Garrin, Videokünstler aus New York und diesjähriger „Artist in Residence“ der Medienoperative, hat das Überwachungsarsenal im Amerika-Haus um den elektronisch gesteuerten Schäferhund erweitert: Steht man ruhig in der Ecke, kaut der auf seinem Knochen, je mehr man sich dem Tor und der Party-Szene nähert, um so wütender reagiert das Vieh.

Paul Garrin ist in Camden, New Yersey, direkt hinter den großen wie die Suppendosen bemalten Tanks der Campell's Soup Company aufgewachsen. In New York studierte er auf der Kunstschule bei Hans Haacke die Visualisierung realzeitlicher Systeme und entdeckt Video als Ausdrucksmittel. 1981 wird er Nam June Paik vorgestellt, der ihn als Techniker engagiert. Eine symbiotische Beziehung, denn Computer Kid Garrin kann sich in die ständig erweiterten Möglichkeiten der Videotechnologie einfuchsen, und Paik profitiert: „Alle sagen, daß Paul mich kopiert. Dabei bin ich es, der ihn kopiert.“

Seit 1985, inzwischen ist Garrin technischer Leiter für Paiks Projekte, verwirklicht er eigenständige Arbeiten. Die frühe Warholsche Suppendoseninfiltration wirkt sich aus: wenige Minuten kurze Tapes, die sich die Mittel der Musik -Clips zu eigen machen und digitale Verfremdungen, die aber alles andere als esoterische, selbstverliebte Spielereien mit Technologien sind. A Human Tube von 1986 ist eine von mehreren Zusammenarbeiten mit dem japanischen Rockstar und Performer Ryuichi Sakamoto, eine Studie über Bewegung und Geschwindigkeit, bestehend aus verfremdeten Aufnahmen von Sakamoto, einem Trümmerfeld und dem brennenden Beirut. Mit Free Society (1988) wird seine Arbeit (in London und auf der 3. Videonale in Bonn) zum ersten Mal einem europäischen Publikum vorgestellt.

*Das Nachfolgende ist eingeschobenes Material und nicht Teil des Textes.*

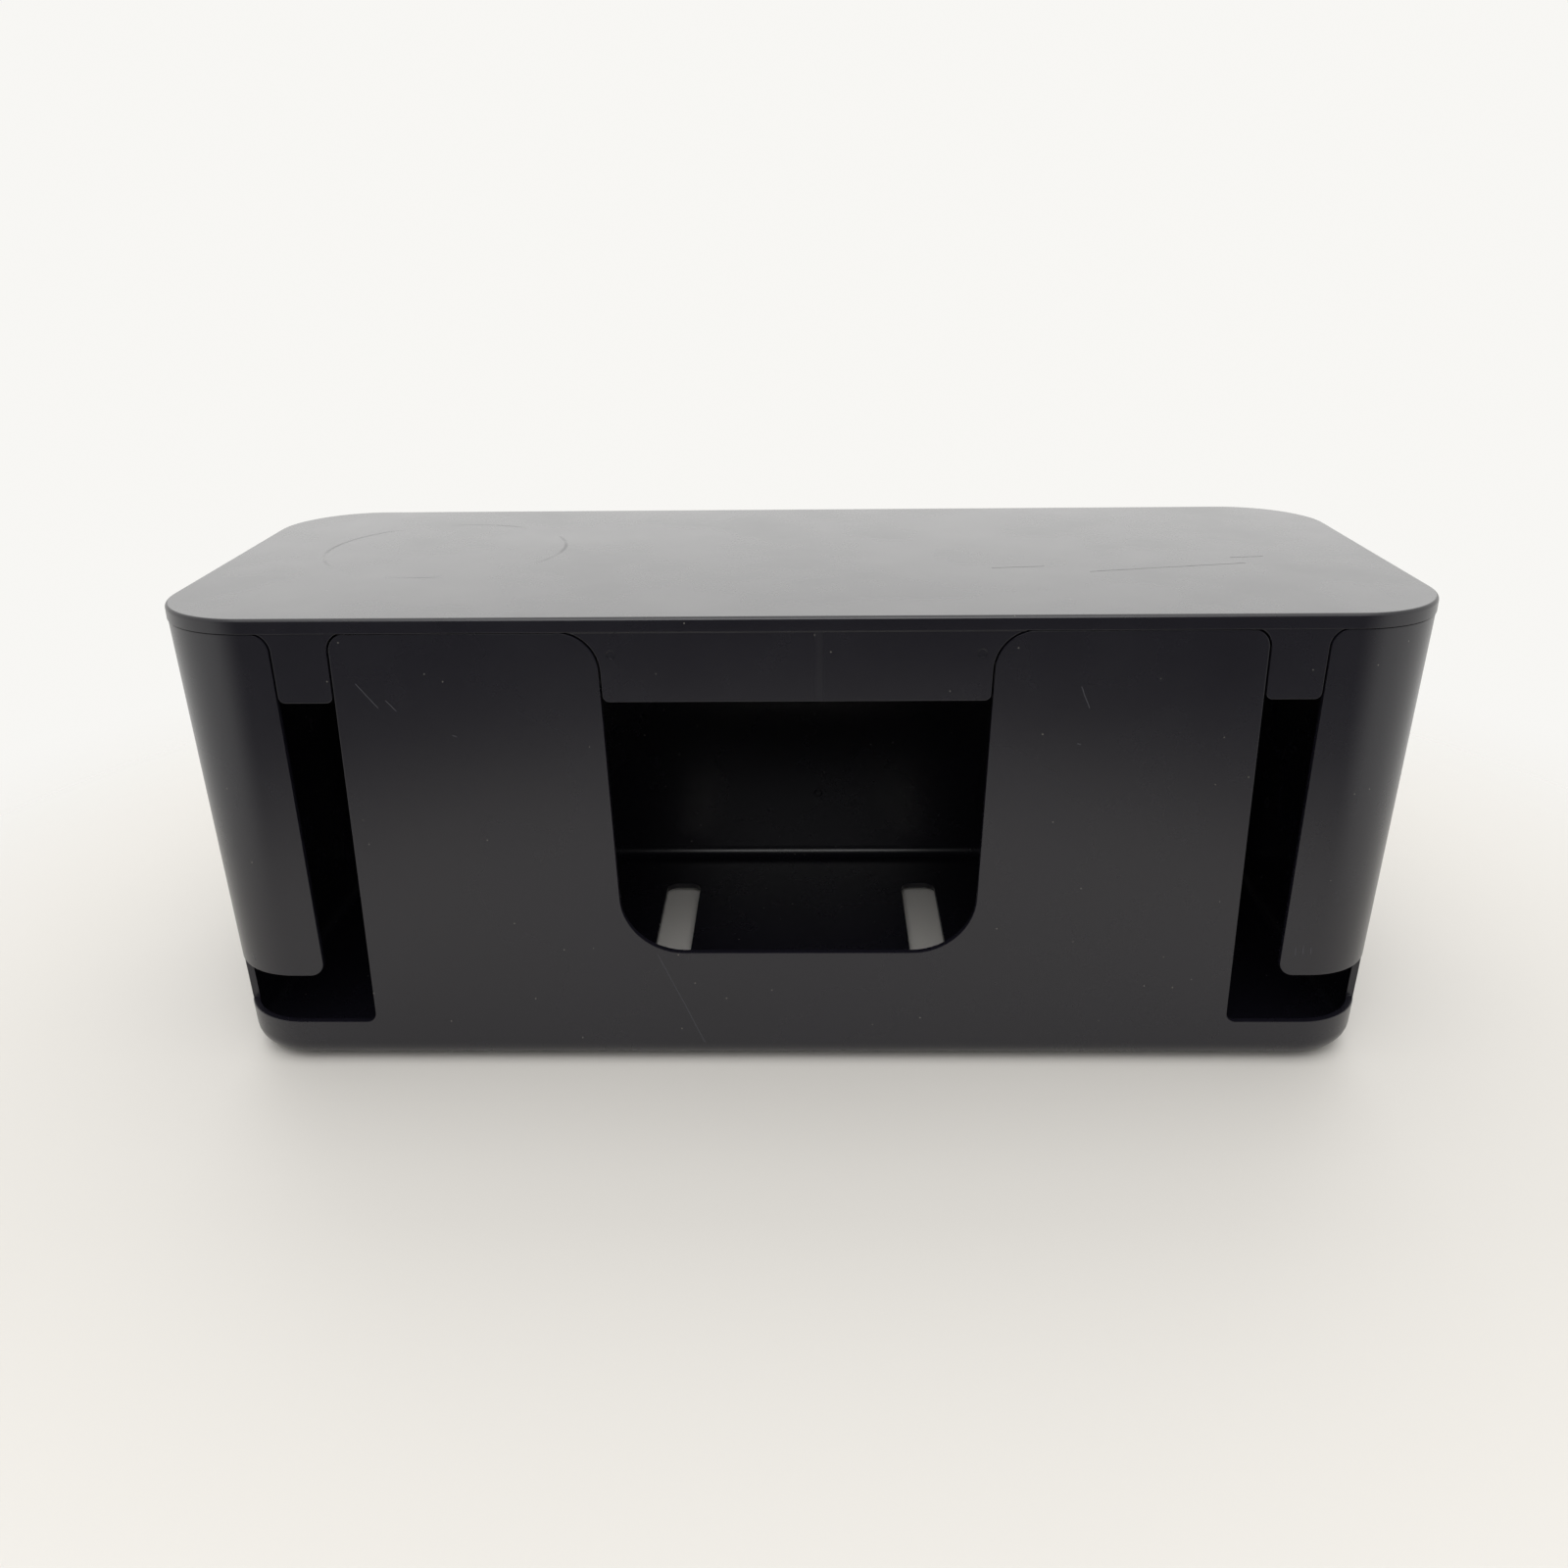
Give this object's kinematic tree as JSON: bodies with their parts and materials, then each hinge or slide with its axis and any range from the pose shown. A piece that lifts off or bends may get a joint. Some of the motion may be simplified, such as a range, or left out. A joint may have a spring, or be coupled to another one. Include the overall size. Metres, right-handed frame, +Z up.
{
  "type": "cable management box",
  "caption": "Long black moulded box with round corners that hides a power strip: open tub with a wide cable window and two L slots, lift-off lid with aprons, rubber feet.",
  "frame": {"origin": "on the table under the middle of the box", "axes": "+X along the box, +Z up; the side with the cable openings faces -Y"},
  "size_m": [0.405, 0.165, 0.1596],
  "materials": {
    "tub_plastic": "black moulded ABS with a fine satin grain",
    "lid_plastic": "black moulded ABS with a fine satin grain, slightly worn on top",
    "foot_rubber": "soft black rubber"
  },
  "bodies": {
    "box": {"tub": "tub_plastic", "foot_cable_left": "foot_rubber", "foot_cable_right": "foot_rubber", "foot_plain_left": "foot_rubber", "foot_plain_right": "foot_rubber"},
    "cover": {"lid": "lid_plastic"}
  },
  "joints": [
    {"name": "lid_lift", "type": "slide", "parent": "box", "child": "cover", "axis": [0, 0, 1], "range_m": [0, 0.06]}
  ]
}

Free Society ist eine elektronische Collage um Kriegsverherrlichung und Polizeibrutalität. Verfremdete Szenen von Straßenkämpfen und Militärparaden laufen in einem Balken über den Augen des amerikanischen Fernsehpredigers Pat Robertson. Ein Zitat des TV-Scheinheiligen („Polizei und Militär sind die besonderen Gesandten Gottes“) hat Elliot Sharp für den Soundtrack mit Video-Rückspulgeräuschen und peitschender, aggressiver Perkussion gesampelt.

Garrins jüngste Arbeit ist unfertig, solange der Häuserkampf in seinem Stadtteil weitergeht. Als Work in Progress ist der erste Teil einer Garrinschen Dokumentation über Bodenspekulation, Hausbesetzungen und Bevölkerungsumstrukturierung in der New Yorker Lower East Side in der Medienoperative zu sehen. Nach Malcolm X hat er die Arbeit By Any Means Necessary genannt, über die nächste Straßenschlacht wird er per Telefon-Hotline informiert, ansonsten ist er immer mit dem für ihn notwendigen Mittel ausgerüstet: einer Video-8-Kamera.

blick

Installation „Yuppie-Ghetto“ im Amerika-Haus, Hardenbergstraße 22-24, Videos von Paul Garrin am 17.2. um 14.30 Uhr; in der Medienoperative (Potsdamer Straße 96) am 14.2. und 18.2. jeweils um 23 Uhr; in der Akademie der Künste der DDR, Herrmann-Matern-Straße 58 (Übergang Invalidenstraße) am 16.2. um 20 Uhr.